Not all industries are geared to help people deal with death in a holistic way. To help ease the fear of death, there are many avenues to guide you through designing the process, approaching it in an engaging, empowering, and mindful way:

  • Speak to a Death Doula/Attend Workshops: With a goal to support people not only through practical aspects of death but in spiritual, social, and environmental as well, Willow guides people on how to creates a rich and mindful end-of-life experience.
  • Participate in a Death Network or a Death Caring Community Group: Take part in forums where people can share taboo subjects, hilarious stories, and beautiful ideas on approaching life after death. There are a variety of resources to understand legal terms such as ‘probate’ and ‘intestacy’ and even how to navigate taking your loved ones off social media.
  • Dealing with Digital DeathIt’s something many of us generally don’t even think about but what would you like to happen to your digital assets after you’re gone, especially the data contained in your digital life? Knowing how you would like to deal with your digital assets after you’ve died helps prepare your loved ones during their grieving process.

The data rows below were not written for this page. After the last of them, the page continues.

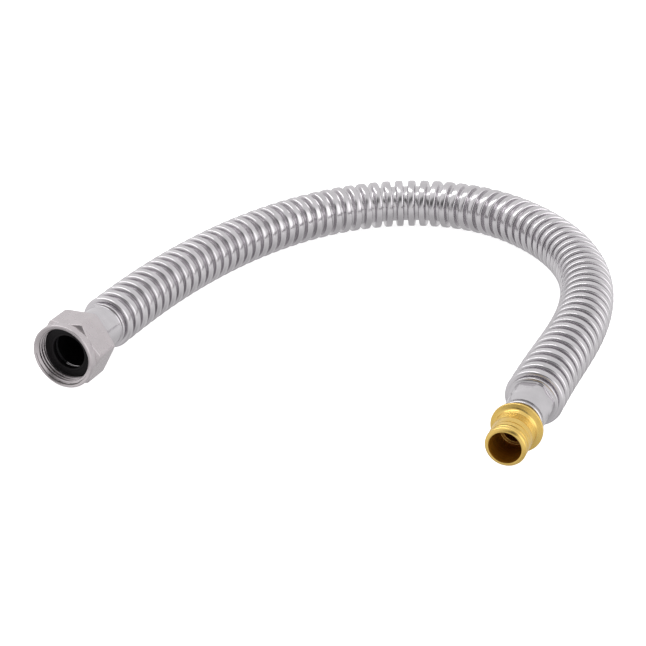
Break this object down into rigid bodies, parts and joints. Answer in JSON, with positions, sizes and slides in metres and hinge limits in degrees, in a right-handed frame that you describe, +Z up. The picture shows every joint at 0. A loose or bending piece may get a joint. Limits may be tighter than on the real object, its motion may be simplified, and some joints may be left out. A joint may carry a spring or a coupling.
{
  "type": "corrugated water connector",
  "caption": "Bent corrugated stainless steel water connector with a hexagonal swivel nut on one end and a barbed brass crimp insert on the other.",
  "frame": {"origin": "on the surface that the connector lies on, under the middle of its bounding box", "axes": "+Z up from that surface; both mouths face -Y, the nut on the -X side with its axis along Y and the insert on the +X side, where the hose turns 2 degrees outwards"},
  "size_m": [0.245, 0.2689, 0.0318],
  "materials": {
    "tube_steel": "bright satin stainless steel",
    "nut_steel": "satin nickel-plated steel",
    "washer_rubber": "black rubber",
    "bush_plastic": "black moulded plastic",
    "insert_brass": "turned bright brass",
    "seal_rubber": "black rubber"
  },
  "bodies": {
    "tube": {"corrugated_tube": "tube_steel", "sealing_washer": "washer_rubber", "pex_insert": "insert_brass", "stem_seal_1": "seal_rubber", "stem_seal_2": "seal_rubber"},
    "bush": {"insulating_bush": "bush_plastic"},
    "nut": {"swivel_nut": "nut_steel"}
  },
  "joints": [
    {"name": "nut_slide", "type": "slide", "parent": "tube", "child": "bush", "axis": [0, 1, 0], "range_m": [0, 0.015]},
    {"name": "nut_swivel", "type": "hinge", "parent": "bush", "child": "nut", "pos_m": [-0.1055, -0.118, 0.0159], "axis": [0, 1, 0], "continuous": true}
  ]
}
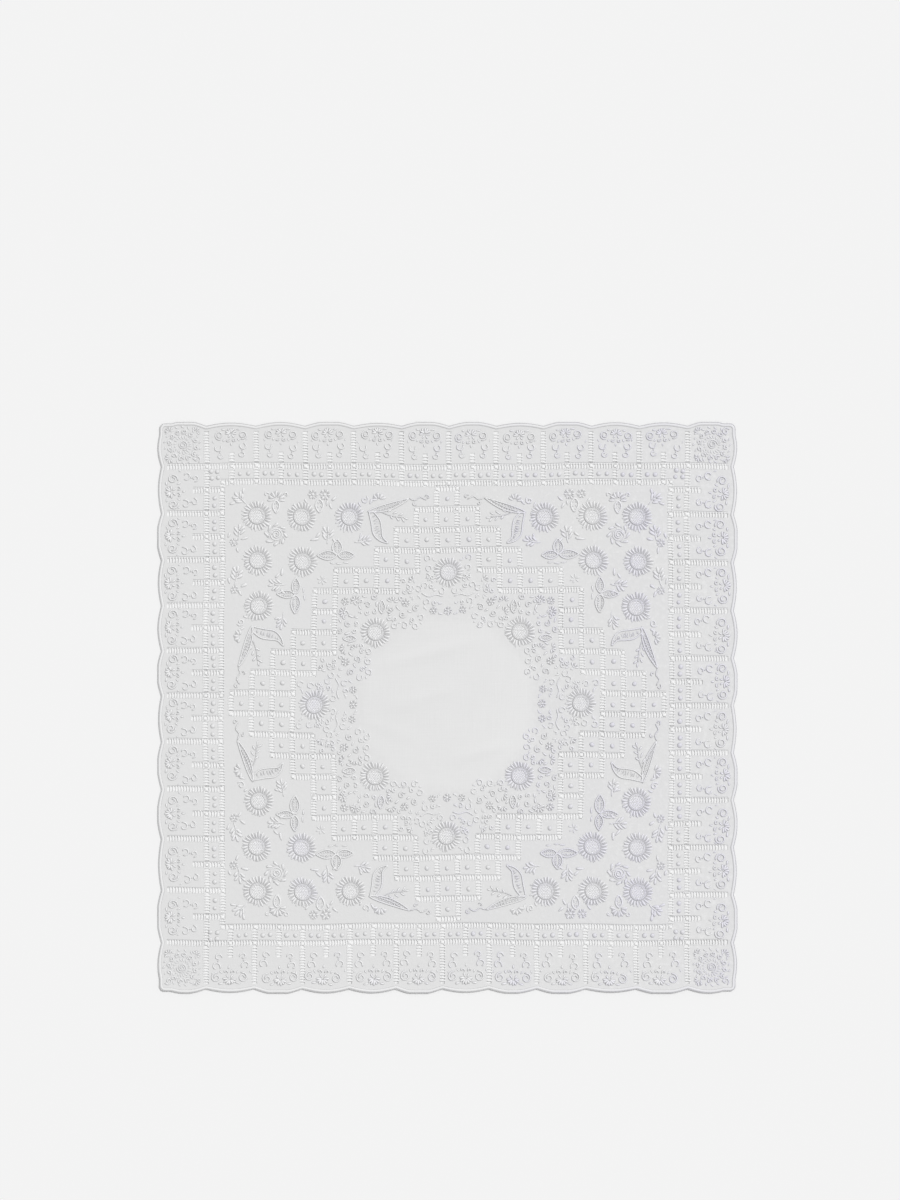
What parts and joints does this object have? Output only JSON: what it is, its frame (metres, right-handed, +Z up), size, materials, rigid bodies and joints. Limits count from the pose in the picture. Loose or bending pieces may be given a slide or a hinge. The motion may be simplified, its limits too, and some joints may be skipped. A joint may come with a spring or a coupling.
{
  "type": "linen handkerchief",
  "caption": "Square white linen handkerchief laid flat, with a scalloped edge, drawn-thread ladder frames, a stepped ring of small squares and padded whitework flowers.",
  "frame": {"origin": "the middle of the flat underside, under the centre of the cloth's bounding box", "axes": "+Z up from the surface that the cloth lies on, +Y towards the edge at the top of the picture, +X to the right in the picture"},
  "size_m": [0.4, 0.394, 0.0017],
  "materials": {
    "white_linen": "fine white linen in plain weave, matt, with white whitework embroidery that has a soft silky sheen"
  },
  "bodies": {
    "root": {"handkerchief_cloth": "white_linen"}
  },
  "joints": []
}
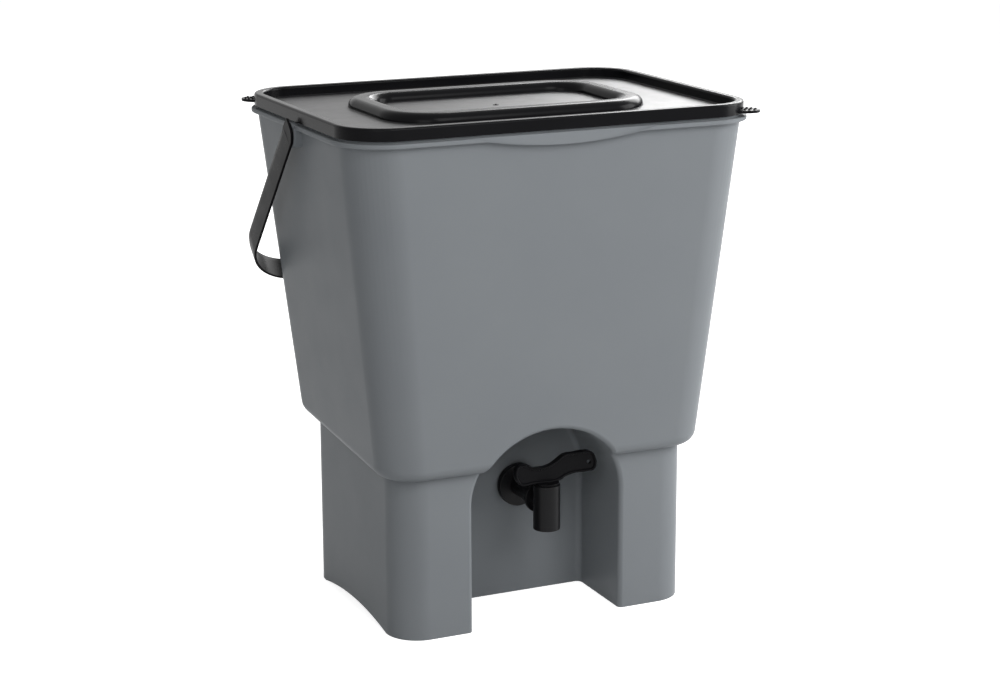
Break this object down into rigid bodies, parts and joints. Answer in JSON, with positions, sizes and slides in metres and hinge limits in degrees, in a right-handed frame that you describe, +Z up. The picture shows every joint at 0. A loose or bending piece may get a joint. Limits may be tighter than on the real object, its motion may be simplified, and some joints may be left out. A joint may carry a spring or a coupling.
{
  "type": "kitchen composting bin with tap",
  "caption": "Tapered tub on a hollow plinth with an arched alcove for its drain tap, a press-on lid, a swinging carry handle and a lift-out strainer.",
  "frame": {"origin": "middle of the tub's footprint, on the floor", "axes": "+Z up, -Y towards the front with the tap, +X to the right when looking at the front"},
  "size_m": [0.3654, 0.2673, 0.4245],
  "materials": {
    "grey_plastic": "satin moulded polypropylene",
    "black_plastic": "semi-gloss moulded polypropylene",
    "tap_plastic": "semi-gloss moulded plastic",
    "seal_rubber": "matt soft rubber"
  },
  "bodies": {
    "bin": {"bin_body": "grey_plastic", "tap_body": "tap_plastic", "tap_outer_washer": "seal_rubber", "tap_inner_washer": "seal_rubber", "tap_nut": "tap_plastic"},
    "lid": {"lid": "black_plastic", "lid_seal": "seal_rubber"},
    "handle": {"carry_handle": "black_plastic"},
    "lever": {"tap_lever": "tap_plastic", "plug_seal_lower": "seal_rubber", "plug_seal_upper": "seal_rubber"},
    "strainer": {"strainer": "grey_plastic"}
  },
  "joints": [
    {"name": "lid_lift", "type": "slide", "parent": "bin", "child": "lid", "axis": [0, 0, 1], "range_m": [0, 0.12]},
    {"name": "handle_swing", "type": "hinge", "parent": "bin", "child": "handle", "pos_m": [0, 0, 0.4035], "axis": [1, 0, 0], "range_deg": [0, 274]},
    {"name": "tap_turn", "type": "hinge", "parent": "bin", "child": "lever", "pos_m": [0.006, -0.0852, 0.1135], "axis": [0, 0, 1], "range_deg": [-90, 0]},
    {"name": "strainer_lift", "type": "slide", "parent": "bin", "child": "strainer", "axis": [0, 0, 1], "range_m": [0, 0.24]}
  ]
}
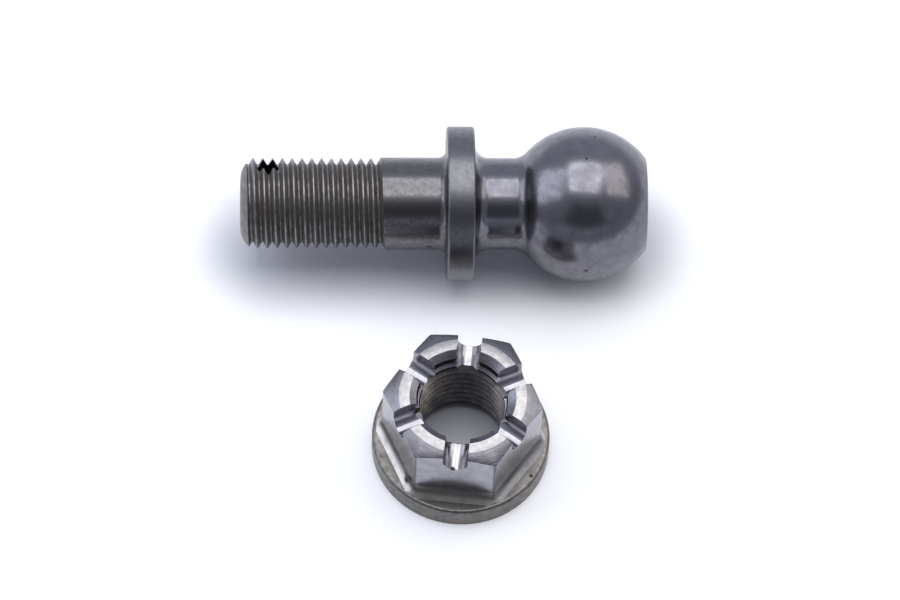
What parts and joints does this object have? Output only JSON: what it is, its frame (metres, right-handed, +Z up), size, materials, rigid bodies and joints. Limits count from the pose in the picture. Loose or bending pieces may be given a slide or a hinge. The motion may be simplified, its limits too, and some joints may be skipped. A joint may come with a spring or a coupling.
{
  "type": "ball joint stud with nut",
  "caption": "Steel ball stud with a collar and a threaded shank, lying beside its slotted flange nut.",
  "frame": {"origin": "centre of the ball of the ball stud", "axes": "+X along the stud from its thread to its ball, +Z up from the surface that both pieces lie on, -Y towards the nut"},
  "size_m": [0.062, 0.0606, 0.0236],
  "materials": {
    "stud_steel": "satin dark steel, turned and ground",
    "nut_steel": "oiled steel, bright where machined"
  },
  "bodies": {
    "stud": {"ball_stud": "stud_steel"},
    "nut": {"slotted_flange_nut": "nut_steel"}
  },
  "joints": [
    {"name": "nut_turn", "type": "hinge", "parent": "stud", "child": "nut", "pos_m": [-0.01895, -0.0354, -0.0118], "axis": [0, 0, 1], "continuous": true}
  ]
}
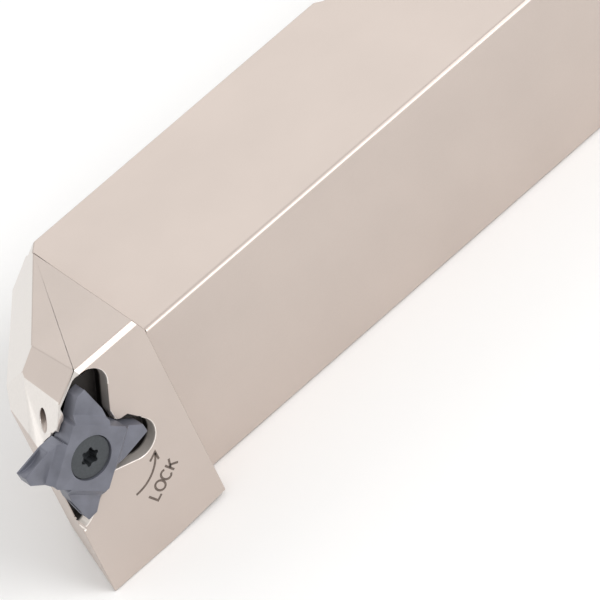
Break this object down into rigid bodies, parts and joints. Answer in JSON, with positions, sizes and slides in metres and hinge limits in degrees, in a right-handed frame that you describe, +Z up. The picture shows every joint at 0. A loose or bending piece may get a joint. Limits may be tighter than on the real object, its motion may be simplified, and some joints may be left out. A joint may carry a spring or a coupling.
{
  "type": "grooving tool holder",
  "caption": "Square-shank lathe tool holder with a coolant nose above a screwed star-shaped grooving insert in a relieved pocket.",
  "frame": {"origin": "on the shank's base, midway along the shank and midway across its width", "axes": "+X along the shank towards its rear face, -Y towards the insert side, +Z up, the way the cutting edge faces"},
  "size_m": [0.15, 0.0341, 0.0319],
  "materials": {
    "holder_steel": "satin nickel plating, warm pale grey",
    "coated_carbide": "blue-grey coated carbide, semi-matt",
    "screw_steel": "dark oxide, semi-gloss",
    "plug_steel": "plain grey steel"
  },
  "bodies": {
    "root": {"holder_body": "holder_steel", "grooving_insert": "coated_carbide", "insert_screw": "screw_steel", "riser_plug": "plug_steel"}
  },
  "joints": []
}
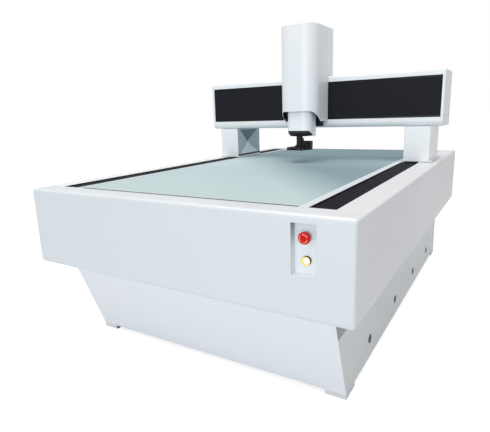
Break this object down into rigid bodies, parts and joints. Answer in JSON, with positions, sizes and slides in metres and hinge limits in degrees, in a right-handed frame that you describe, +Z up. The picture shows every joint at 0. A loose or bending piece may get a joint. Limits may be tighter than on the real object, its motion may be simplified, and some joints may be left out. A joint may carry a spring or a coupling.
{
  "type": "vision measuring machine",
  "caption": "Moving-bridge vision measuring machine: glass stage in a wide white housing, beam on legs, sliding head with a camera ram, lamp ring and front control recess.",
  "frame": {"origin": "on the floor, under the centre of the whole machine's outline", "axes": "+X to the right of an operator at the control recess, +Y to the back along the long side, +Z up"},
  "size_m": [1.473, 2.245, 1.498],
  "materials": {
    "housing_white": "smooth powder coat, cool white, satin",
    "base_white": "smooth powder coat, cool white, satin",
    "bridge_white": "smooth powder coat, neutral white, satin",
    "head_white": "smooth paint, neutral white, satin",
    "frame_grey": "grey frame paint",
    "casting": "machined casting",
    "machined": "anodised",
    "steel": "ground steel",
    "granite": "lapped black stone, opaque",
    "stage_glass": "float glass, pale green-blue",
    "band_black": "woven flat band, satin black",
    "magnet": "ground cover plate",
    "coil": "cast resin",
    "black_plastic": "fine texture, black",
    "black_anodised": "black anodised",
    "light_guide": "milky diffuser",
    "estop_red": "red, semi-gloss",
    "lamp_yellow": "milky yellow lens"
  },
  "bodies": {
    "base": {"foot_pads": "black_plastic", "base_frame": "frame_grey", "base_front_panel": "base_white", "base_left_panel": "base_white", "base_right_panel": "base_white", "base_rear_panel": "base_white", "hole_plugs": "black_plastic", "power_inlet": "black_plastic", "front_cover": "housing_white", "left_cover": "housing_white", "right_cover": "housing_white", "rear_cover": "housing_white", "granite_table": "granite", "granite_supports": "steel", "stage_frame": "machined", "glass_plate": "stage_glass", "backlight_panel": "light_guide", "y_rails": "steel", "y_motor_tracks": "magnet", "y_bands": "band_black", "control_pocket": "housing_white", "estop_collar": "black_plastic", "lamp_bezel": "black_plastic"},
    "gantry": {"y_carriages": "steel", "y_motor_coils": "coil", "leg_upright_left": "casting", "leg_upright_right": "casting", "leg_cover_left": "bridge_white", "leg_cover_right": "bridge_white", "beam_core": "granite", "beam_front_cover": "bridge_white", "beam_rear_cover": "bridge_white", "beam_cap_left": "bridge_white", "beam_cap_right": "bridge_white", "beam_band": "band_black", "x_rails": "steel", "x_motor_track": "magnet"},
    "head": {"x_carriages": "steel", "x_motor_coil": "coil", "x_saddle": "machined", "head_plate": "black_anodised", "z_rails": "steel", "z_motor": "black_anodised", "head_front_cover": "head_white", "head_rear_cover": "head_white"},
    "z_screw": {"z_screw": "steel"},
    "ram": {"z_carriages": "steel", "ram_plate": "machined", "z_nut": "steel", "ram_cover": "head_white", "ram_floor": "black_plastic", "lens_barrel": "black_anodised", "lens_mount": "machined", "camera": "black_anodised", "coaxial_light": "black_anodised", "ring_light_housing": "black_anodised", "ring_light_board": "light_guide"},
    "estop_stem": {"estop_stem": "black_plastic"},
    "estop_head": {"estop_head": "estop_red"},
    "lamp_button": {"lamp_button": "lamp_yellow"}
  },
  "joints": [
    {"name": "gantry_slide", "type": "slide", "parent": "base", "child": "gantry", "axis": [0, 1, 0], "range_m": [-1.14, 0.36]},
    {"name": "head_slide", "type": "slide", "parent": "gantry", "child": "head", "axis": [1, 0, 0], "range_m": [-0.4865, 0.5135]},
    {"name": "ram_slide", "type": "slide", "parent": "head", "child": "ram", "axis": [0, 0, 1], "range_m": [-0.06, 0.14]},
    {"name": "z_screw_spin", "type": "hinge", "parent": "head", "child": "z_screw", "pos_m": [-0.0135, 0.221, 1.2], "axis": [0, 0, 1], "range_deg": [-2190, 5070]},
    {"name": "estop_push", "type": "slide", "parent": "base", "child": "estop_stem", "axis": [0, 1, 0], "range_m": [0, 0.005]},
    {"name": "estop_twist", "type": "hinge", "parent": "estop_stem", "child": "estop_head", "pos_m": [0.5645, -1.1225, 0.665], "axis": [0, 1, 0], "range_deg": [0, 35], "stiffness_Nm_per_rad": 0.05},
    {"name": "lamp_push", "type": "slide", "parent": "base", "child": "lamp_button", "axis": [0, 1, 0], "range_m": [0, 0.003], "stiffness_N_per_m": 800}
  ],
  "couplings": [
    {"joint": "z_screw_spin", "follows": "ram_slide", "rad_per_m": 628.32}
  ]
}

Death is an uncomfortable topic for many people, that’s a given, but it shouldn’t be a topic we sweep under the rug because we will take care of it ‘later’, since ‘later’ might be too late.

Let’s change the way we approach the idea of death by mindfully considering our death wishes, writing them down, and sharing them on a regular basis. And if you have a hand in designing your end-of-life experience, it will only provide an easier transition for you and your loved ones to live a more peaceful life.